Seçimlerden zaten bir sonuç alamıyorsak bütün bunlar ne işimize
yarayacak diye sorulabilir kuşkusuz. Yapılması gereken diğer şey de
bütün umudu siyasi partilere ve seçimlere bağlamaktan vazgeçmek
olabilir belki.
Alain Touraine güçlü bir demokrasi için siyasi partilerin
kendilerini bir toplum modelinin taşıyıcısı olarak görmek yerine,
siyasal tercihleri oluşturan basit bir aygıt olarak görmeleri
gerektiğini belirtir. Yurttaşların talebi de baskısı da bu yönde
olmalıdır bence. Siyasal partileri yepyeni bir toplum tasarımını
getirip yerleştirecek kurtarıcılar olarak görmekten
vazgeçilmelidir. Onları tabanda oluşturduğumuz dayanışmacı, adil ve
karşılıklı saygı temelindeki ilişkiler içinden üretilen siyasal
tercih ve taleplerin var ettiği ve bu talep ve tercihleri
yükseltecek birer oluşum olarak görmeliyiz.

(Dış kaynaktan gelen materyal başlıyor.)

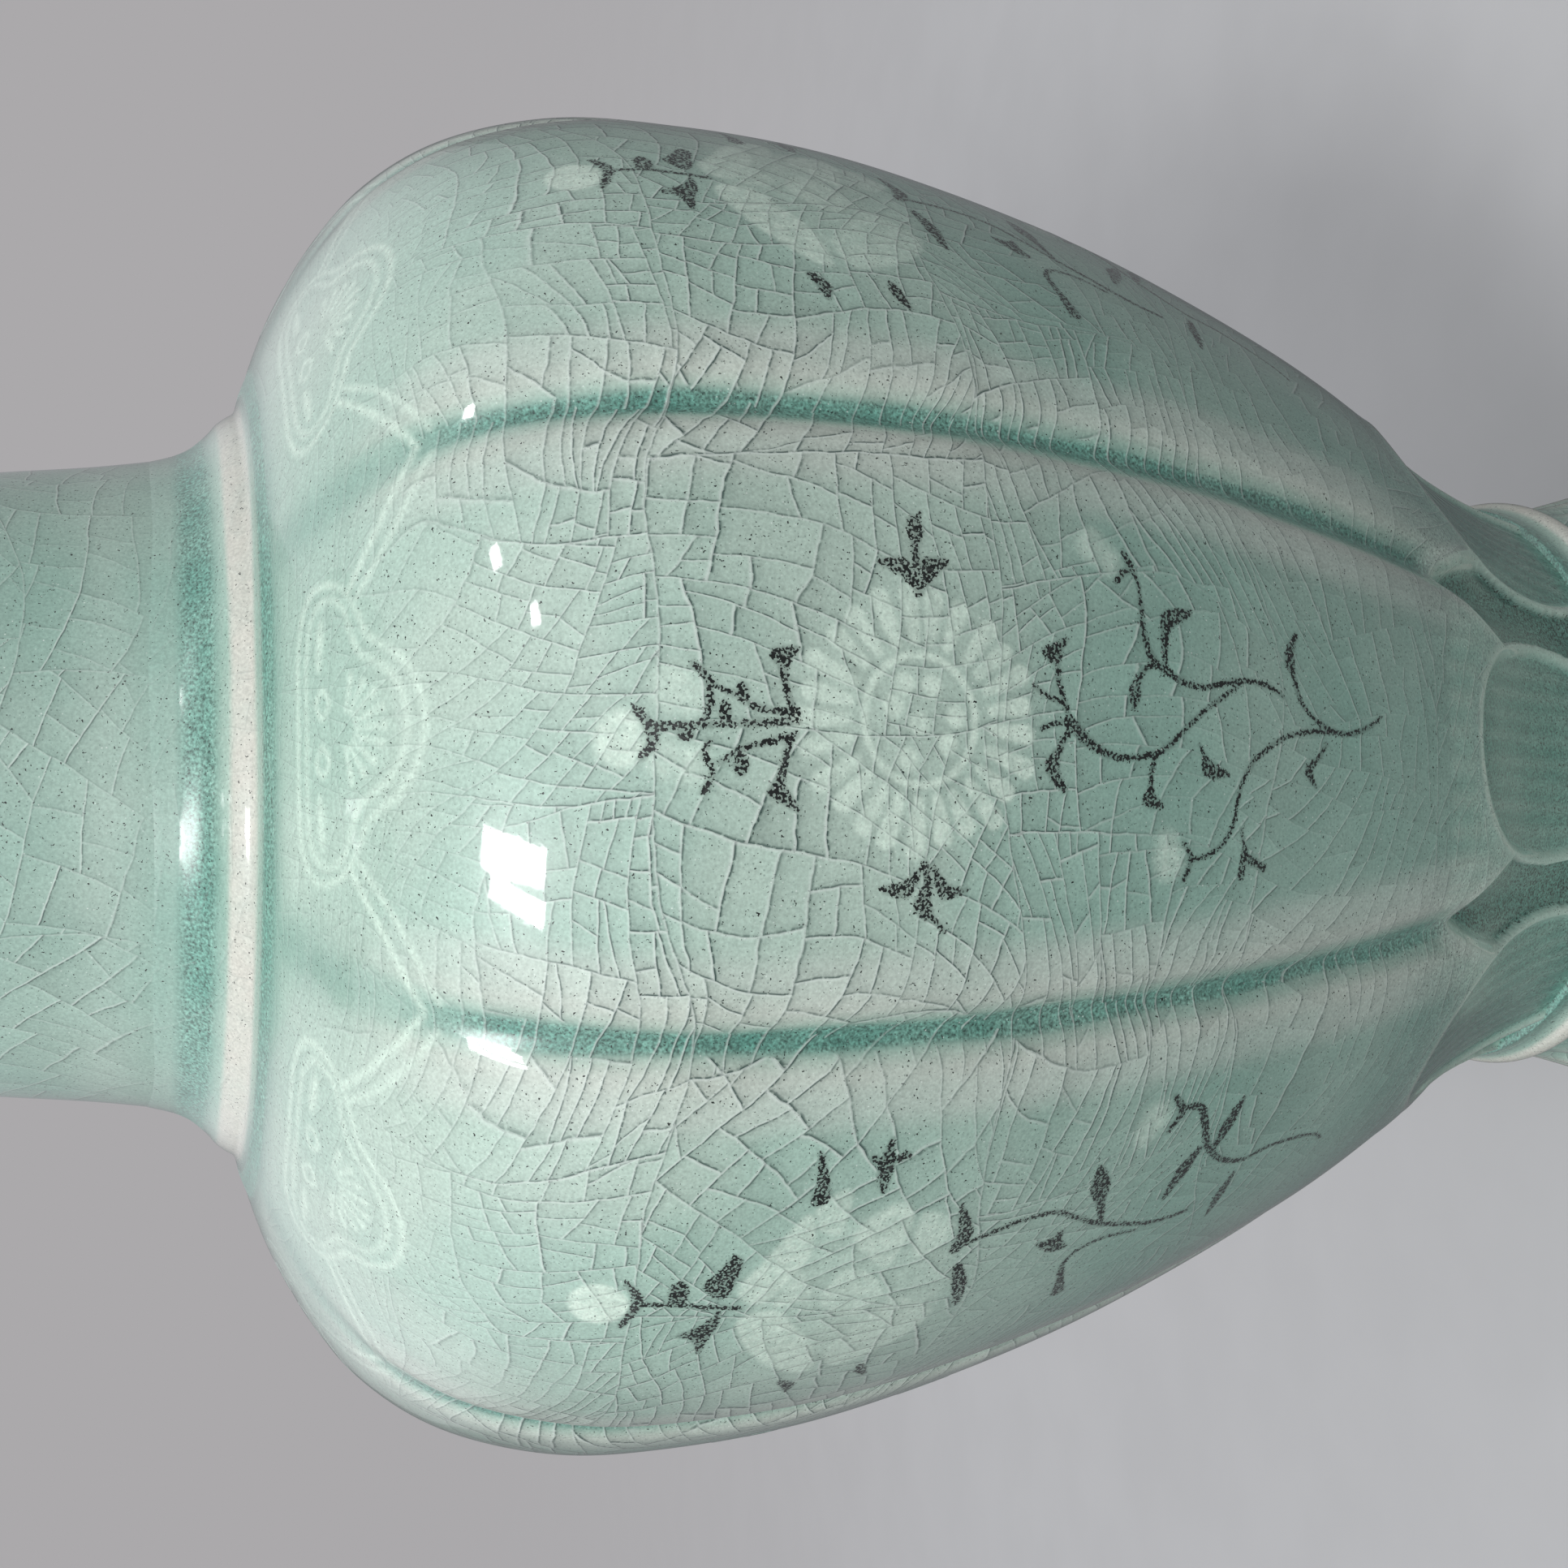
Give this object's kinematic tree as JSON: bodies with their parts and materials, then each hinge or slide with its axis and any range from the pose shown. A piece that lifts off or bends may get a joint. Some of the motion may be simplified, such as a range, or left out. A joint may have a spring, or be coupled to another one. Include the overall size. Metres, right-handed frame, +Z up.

Bütün kazanımlarımızı seçim sonuçlarıyla birlikte elimizden alan
şey, bu yatay bağları öremeyişimizle ilişkili. Siyasi iktidar
örülememiş o açıklığa saldırıyor ve oradan götürüyor götüreceğini.
Bunu anlamak zorundayız.
Bu açmazın bir açarı o zaman olur işte.
Niçin olmasın?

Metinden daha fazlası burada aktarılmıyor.